Given task — In the material below, the lines containing the word "name" are required; copy each of them.

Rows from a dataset
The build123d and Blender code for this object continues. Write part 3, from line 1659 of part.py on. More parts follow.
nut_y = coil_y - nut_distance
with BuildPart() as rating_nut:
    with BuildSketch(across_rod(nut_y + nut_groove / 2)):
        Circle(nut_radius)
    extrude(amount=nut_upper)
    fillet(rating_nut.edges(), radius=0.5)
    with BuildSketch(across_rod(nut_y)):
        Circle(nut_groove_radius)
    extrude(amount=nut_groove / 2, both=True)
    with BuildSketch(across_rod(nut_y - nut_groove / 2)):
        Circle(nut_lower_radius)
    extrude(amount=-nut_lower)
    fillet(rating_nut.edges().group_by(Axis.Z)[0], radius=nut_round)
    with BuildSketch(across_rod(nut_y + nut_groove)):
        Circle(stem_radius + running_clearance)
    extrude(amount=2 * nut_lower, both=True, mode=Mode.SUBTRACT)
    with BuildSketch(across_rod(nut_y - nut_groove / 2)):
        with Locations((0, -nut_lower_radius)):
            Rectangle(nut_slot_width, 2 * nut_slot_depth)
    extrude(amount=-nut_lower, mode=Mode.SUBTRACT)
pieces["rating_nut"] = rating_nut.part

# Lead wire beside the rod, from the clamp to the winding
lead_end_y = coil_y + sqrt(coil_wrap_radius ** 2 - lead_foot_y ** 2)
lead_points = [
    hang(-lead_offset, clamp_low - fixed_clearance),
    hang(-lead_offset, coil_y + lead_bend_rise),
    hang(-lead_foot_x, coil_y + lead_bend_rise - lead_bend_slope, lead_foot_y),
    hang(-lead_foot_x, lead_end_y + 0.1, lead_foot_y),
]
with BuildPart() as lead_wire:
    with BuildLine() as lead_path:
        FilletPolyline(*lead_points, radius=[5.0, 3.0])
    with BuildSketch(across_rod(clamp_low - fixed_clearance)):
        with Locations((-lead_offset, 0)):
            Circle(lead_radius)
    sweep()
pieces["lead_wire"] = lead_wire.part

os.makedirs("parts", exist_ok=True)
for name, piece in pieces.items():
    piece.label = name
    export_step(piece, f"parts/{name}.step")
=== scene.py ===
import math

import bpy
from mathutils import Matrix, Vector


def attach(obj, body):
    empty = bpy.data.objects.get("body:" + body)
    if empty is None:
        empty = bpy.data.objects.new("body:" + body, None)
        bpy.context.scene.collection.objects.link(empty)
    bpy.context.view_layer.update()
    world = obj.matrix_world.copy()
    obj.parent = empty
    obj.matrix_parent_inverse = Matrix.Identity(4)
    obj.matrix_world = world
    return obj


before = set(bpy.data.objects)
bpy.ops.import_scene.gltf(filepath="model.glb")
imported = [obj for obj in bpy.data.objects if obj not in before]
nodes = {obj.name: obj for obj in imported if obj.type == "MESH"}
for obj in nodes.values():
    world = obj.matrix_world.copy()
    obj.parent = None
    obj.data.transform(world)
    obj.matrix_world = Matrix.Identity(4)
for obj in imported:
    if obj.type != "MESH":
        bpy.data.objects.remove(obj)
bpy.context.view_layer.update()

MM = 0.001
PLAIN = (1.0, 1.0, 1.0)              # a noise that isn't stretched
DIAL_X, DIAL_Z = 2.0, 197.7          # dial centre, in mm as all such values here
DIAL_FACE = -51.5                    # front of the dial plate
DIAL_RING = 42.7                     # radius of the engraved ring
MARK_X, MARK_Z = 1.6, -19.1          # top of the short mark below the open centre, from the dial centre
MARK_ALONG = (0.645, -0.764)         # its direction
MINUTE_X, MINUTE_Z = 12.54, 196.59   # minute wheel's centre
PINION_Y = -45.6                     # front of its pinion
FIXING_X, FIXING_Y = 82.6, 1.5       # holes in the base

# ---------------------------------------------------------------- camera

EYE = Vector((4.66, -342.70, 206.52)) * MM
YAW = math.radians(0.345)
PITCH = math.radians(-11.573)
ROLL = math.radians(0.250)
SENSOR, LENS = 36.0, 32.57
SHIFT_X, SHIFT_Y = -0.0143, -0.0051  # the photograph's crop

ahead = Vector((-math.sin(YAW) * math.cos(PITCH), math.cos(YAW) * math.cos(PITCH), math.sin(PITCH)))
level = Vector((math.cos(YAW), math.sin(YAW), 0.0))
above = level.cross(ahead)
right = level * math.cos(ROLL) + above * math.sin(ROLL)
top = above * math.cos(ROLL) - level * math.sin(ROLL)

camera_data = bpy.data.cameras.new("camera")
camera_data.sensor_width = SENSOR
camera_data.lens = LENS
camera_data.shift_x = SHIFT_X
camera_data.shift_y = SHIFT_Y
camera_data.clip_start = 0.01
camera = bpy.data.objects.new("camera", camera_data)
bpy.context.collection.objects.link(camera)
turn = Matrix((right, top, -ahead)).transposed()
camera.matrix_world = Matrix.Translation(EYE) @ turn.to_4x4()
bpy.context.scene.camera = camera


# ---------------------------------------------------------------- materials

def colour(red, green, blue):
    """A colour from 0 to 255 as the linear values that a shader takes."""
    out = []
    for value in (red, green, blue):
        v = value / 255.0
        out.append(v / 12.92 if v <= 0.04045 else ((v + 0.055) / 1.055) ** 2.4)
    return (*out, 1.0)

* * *

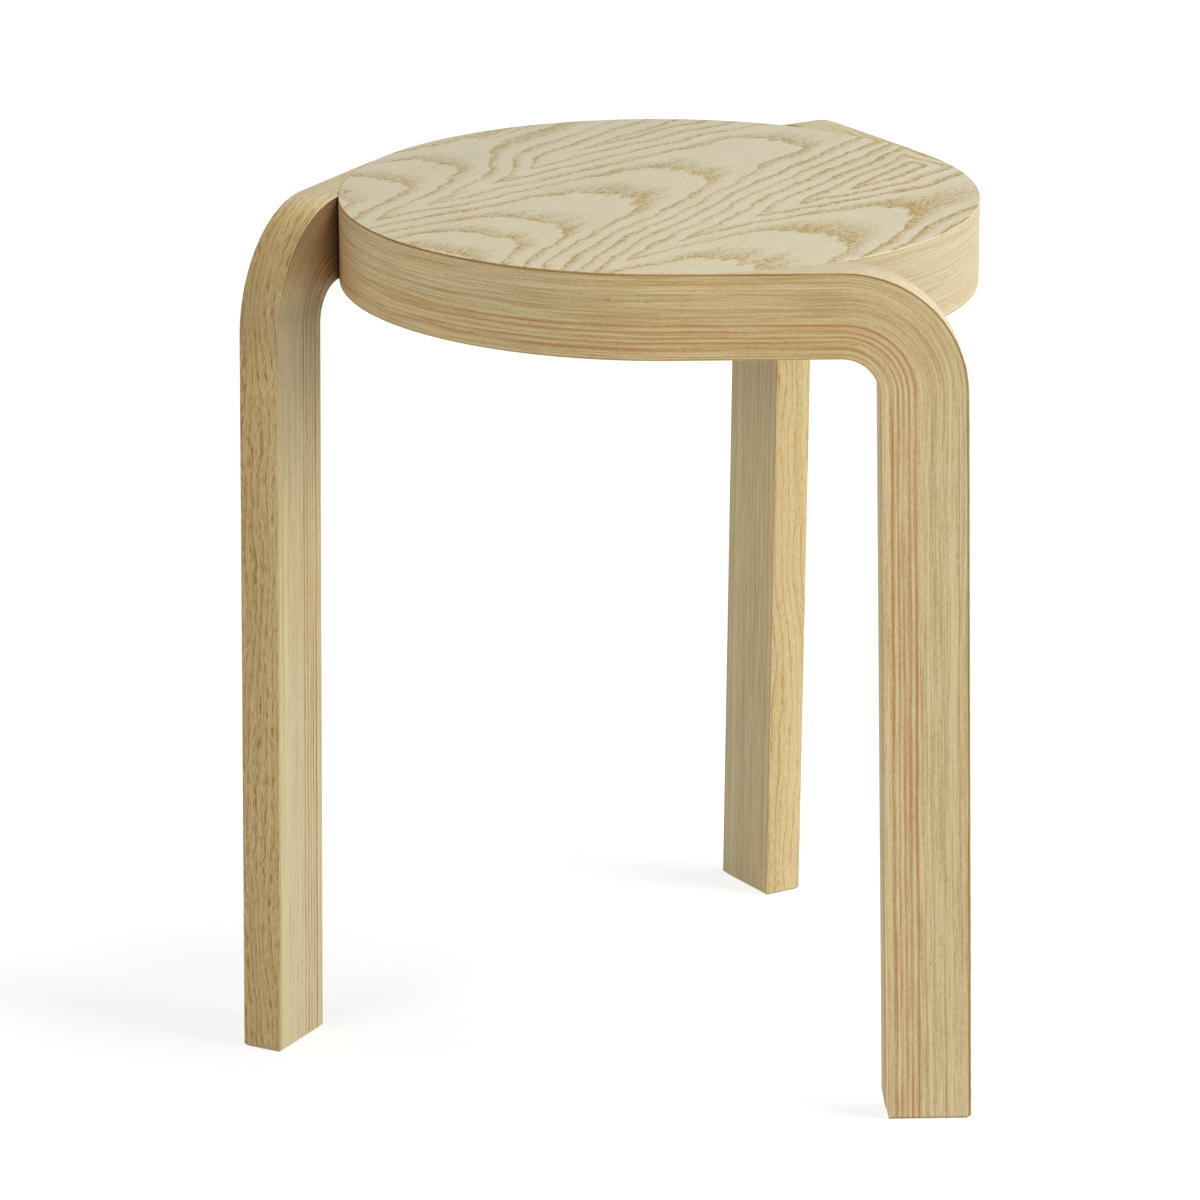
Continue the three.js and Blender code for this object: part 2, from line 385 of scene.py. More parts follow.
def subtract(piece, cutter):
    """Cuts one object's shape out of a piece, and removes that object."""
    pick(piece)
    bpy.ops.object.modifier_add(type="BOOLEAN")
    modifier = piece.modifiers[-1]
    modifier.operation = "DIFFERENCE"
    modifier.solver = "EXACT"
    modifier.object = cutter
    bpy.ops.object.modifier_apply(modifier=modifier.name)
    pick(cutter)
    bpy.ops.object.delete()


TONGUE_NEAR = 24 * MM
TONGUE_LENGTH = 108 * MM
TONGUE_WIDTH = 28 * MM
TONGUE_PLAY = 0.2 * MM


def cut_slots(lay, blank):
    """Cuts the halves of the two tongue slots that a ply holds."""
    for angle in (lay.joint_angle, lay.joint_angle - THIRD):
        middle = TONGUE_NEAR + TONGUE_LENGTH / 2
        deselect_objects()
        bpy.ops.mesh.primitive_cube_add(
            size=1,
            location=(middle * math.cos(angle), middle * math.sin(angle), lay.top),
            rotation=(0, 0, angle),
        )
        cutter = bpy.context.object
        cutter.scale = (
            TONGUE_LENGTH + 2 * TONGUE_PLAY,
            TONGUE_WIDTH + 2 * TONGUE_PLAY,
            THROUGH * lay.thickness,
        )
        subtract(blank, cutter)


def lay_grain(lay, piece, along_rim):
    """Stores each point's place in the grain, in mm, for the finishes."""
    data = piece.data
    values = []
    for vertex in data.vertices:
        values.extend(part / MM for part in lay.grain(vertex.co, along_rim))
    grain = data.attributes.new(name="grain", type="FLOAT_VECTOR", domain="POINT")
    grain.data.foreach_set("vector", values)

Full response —
for name, piece in pieces.items():
    piece.label = name
    export_step(piece, f"parts/{name}.step")
nodes = {obj.name: obj for obj in imported if obj.type == "MESH"}
    bpy.ops.object.modifier_apply(modifier=modifier.name)
    grain = data.attributes.new(name="grain", type="FLOAT_VECTOR", domain="POINT")